Quote the whole listing verbatim.
***
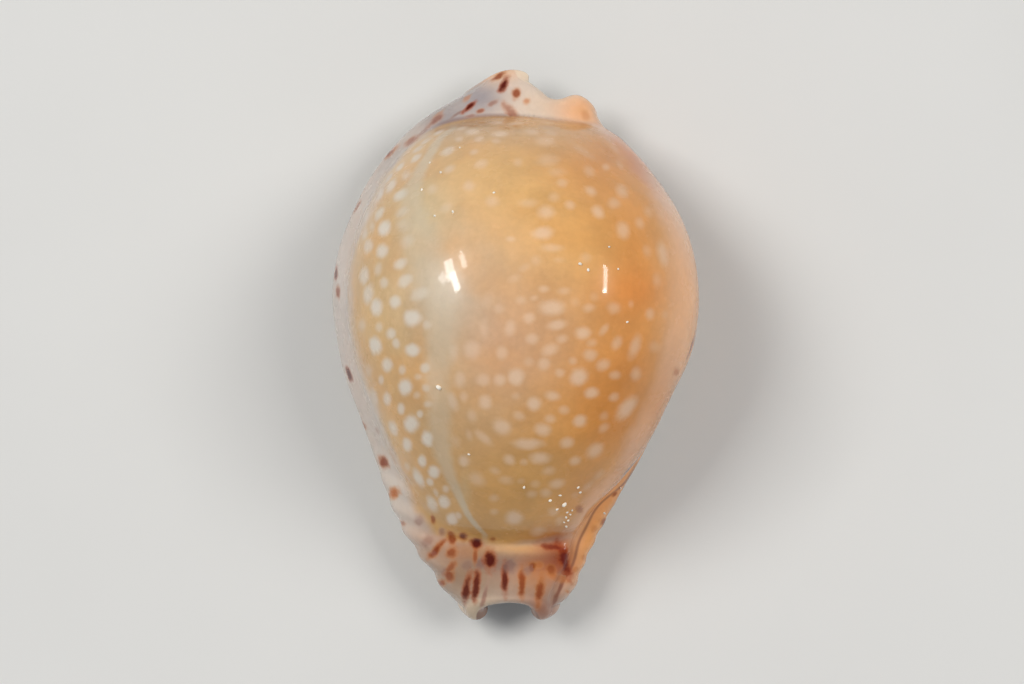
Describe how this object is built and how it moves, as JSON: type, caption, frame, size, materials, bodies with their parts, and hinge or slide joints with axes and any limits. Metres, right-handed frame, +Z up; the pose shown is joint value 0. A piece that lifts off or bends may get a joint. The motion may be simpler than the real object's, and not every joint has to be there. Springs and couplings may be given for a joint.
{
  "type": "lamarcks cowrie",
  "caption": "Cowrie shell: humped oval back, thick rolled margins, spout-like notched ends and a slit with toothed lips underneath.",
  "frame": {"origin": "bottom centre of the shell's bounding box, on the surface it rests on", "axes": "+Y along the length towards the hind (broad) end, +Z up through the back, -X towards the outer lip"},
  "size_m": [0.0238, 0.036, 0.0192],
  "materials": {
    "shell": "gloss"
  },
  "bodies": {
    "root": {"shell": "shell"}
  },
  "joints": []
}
***
• **OUTPUT**:
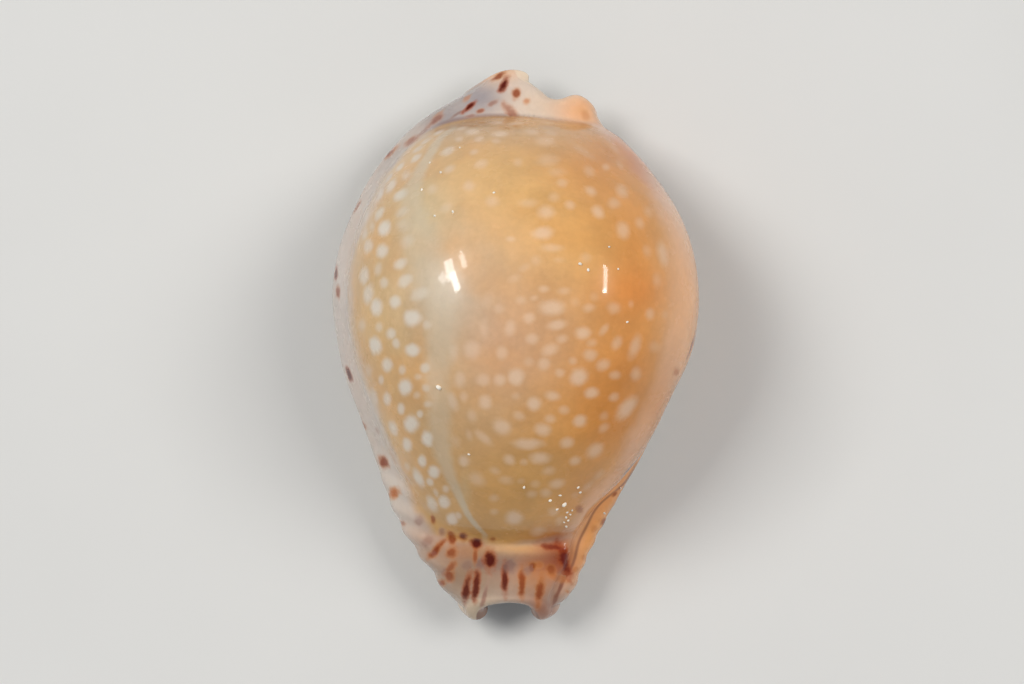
Describe how this object is built and how it moves, as JSON: type, caption, frame, size, materials, bodies with their parts, and hinge or slide joints with axes and any limits. Metres, right-handed frame, +Z up; the pose shown is joint value 0. A piece that lifts off or bends may get a joint. The motion may be simpler than the real object's, and not every joint has to be there. Springs and couplings may be given for a joint.
{
  "type": "lamarcks cowrie",
  "caption": "Cowrie shell: humped oval back, thick rolled margins, spout-like notched ends and a slit with toothed lips underneath.",
  "frame": {"origin": "bottom centre of the shell's bounding box, on the surface it rests on", "axes": "+Y along the length towards the hind (broad) end, +Z up through the back, -X towards the outer lip"},
  "size_m": [0.0238, 0.036, 0.0192],
  "materials": {
    "shell": "gloss"
  },
  "bodies": {
    "root": {"shell": "shell"}
  },
  "joints": []
}